Et puis, ensuite, les disciples reviennent. Et Jésus va leur faire un petit cours sur l’évangélisation, en leur expliquant que d’abord, ils doivent se nourrir de ce qui est vraiment essentiel : c’est la Parole de Dieu. Parce que la vraie vie, ce n’est pas une vie physique. Finalement de l’eau et du pain, on en a besoin pour vivre physiquement mais ce n’est pas cela d’abord, qui nous permet de vivre au sens le plus plénier du terme, c’est-à-dire d’entrer en relation. Nous sommes faits pour être en relation, pour aimer. Et donc Jésus a dit : ‘le plus essentiel, la vraie nourriture, c’est la Parole, c’est la volonté de Dieu’.
Et deuxième point, c’est cette parabole du semeur et du moissonneur. Il leur explique que lorsqu’on est missionnaire, il peut y avoir des choses, – et ça peut être vrai dans nos vies, avec nos proches –, il y a des choses que l’on dit, des choses dont on témoigne, par notre vie, par notre parole et par nos actes, nous on ne verra rien, on a l’impression que tout cela ne sert à rien. Ça, c’est l’œuvre du semeur. Et puis peut-être et ça, nous ne le savons pas et celui qui sème ne le sait pas, quelque temps plus tard, un autre viendra et lui, il n’aura peut-être qu’une toute petite parole à dire, un tout petit acte à faire, et là, comme un fruit mûr, cette âme, cette personne, tombera dans les bras du Seigneur. Voilà ! Donc nous ne pouvons pas préjuger de l’action de l’évangélisation. Et de même manière les disciples que Jésus met en garde en leur disant : ‘attention, vous allez avoir des succès, vous allez avoir des réussites. Pleins de gens croiront votre parole, mais ne croyez pas que c’est grâce à vous. Ce qui se passe, c’est parce que bien avant vous, d’autres sont venus, ont témoigné, ont aimé’. Et que peut-être il y en a un autre, qu’on ne voit pas et qui travaille au fond du cœur, qui lui a fait le principal du travail, c’est l’Esprit Saint. Cet Esprit Saint, ce Dieu-Amour qui s’est fait connaître à chacun de nous et qui fait que cette Samaritaine a reconnu le Christ, lorsqu’il s’est présentée à elle.
Conclusion
Une révolte… à laquelle Dieu répond par son Amour, par son cadeau, par son Esprit.
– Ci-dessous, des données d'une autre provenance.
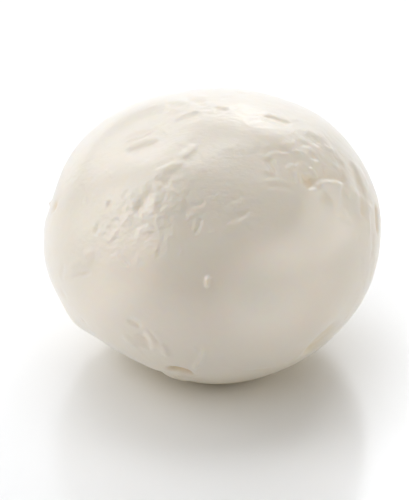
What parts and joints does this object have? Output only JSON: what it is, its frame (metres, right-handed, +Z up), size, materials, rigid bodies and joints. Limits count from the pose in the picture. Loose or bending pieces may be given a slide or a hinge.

Une rencontre… qui nous permet d’identifier Jésus, qui nous permet d’être envoyés en mission. Nous recevons le don de Dieu pour qu’il déborde de nous et que nous soyons vraiment les témoins de sa gloire.
Lorsque l’on reprend, – et c’est ma conclusion –, le texte de la deuxième lecture, le texte de saint Paul aux Romains, il nous rappelle que nous sommes créés pour l’Amour, nous sommes créés pour la joie, nous sommes créés pour la tendresse pour le partage. Et que nous, moi, humain, je m’applique à laisser s’installer en moi divisions, haine, injustice… Et que je me retourne contre Dieu et je me révolte contre Lui. Et pourtant, malgré cela, l’Esprit saint m’est donné. ‘L’Esprit saint nous a été donné, il a répandu en nous l’Amour de Dieu’. Et nous n’étions capables de rien, nous n’avions pas mérité. Celui qui dit : ‘moi, je mérite l’Amour de Dieu’, eh bien.. ; Il se met le doigt dans l’œil… jusque-là ! Ce n’est pas possible. Dieu nous aime gratuitement et nous, nous sommes invités simplement à accueillir son Amour et le laisser agir, nous pétrir, nous changer, nous humidifier. Nous sommes une terre sèche, laissons-nous tremper par l’Amour de Dieu afin de porter du fruit.
Alors aujourd’hui, c’est l’appel que nous fait le Seigneur, que nous fait le psaume : ‘aujourd’hui, ne fermez pas votre cœur, mais écoutez la voix du Seigneur’. Il veut pour nous la vraie joie et le vrai bonheur. Il veut nous combler de son Esprit, de son Amour, de cette eau vive, qui fera de nous des sources jaillissantes.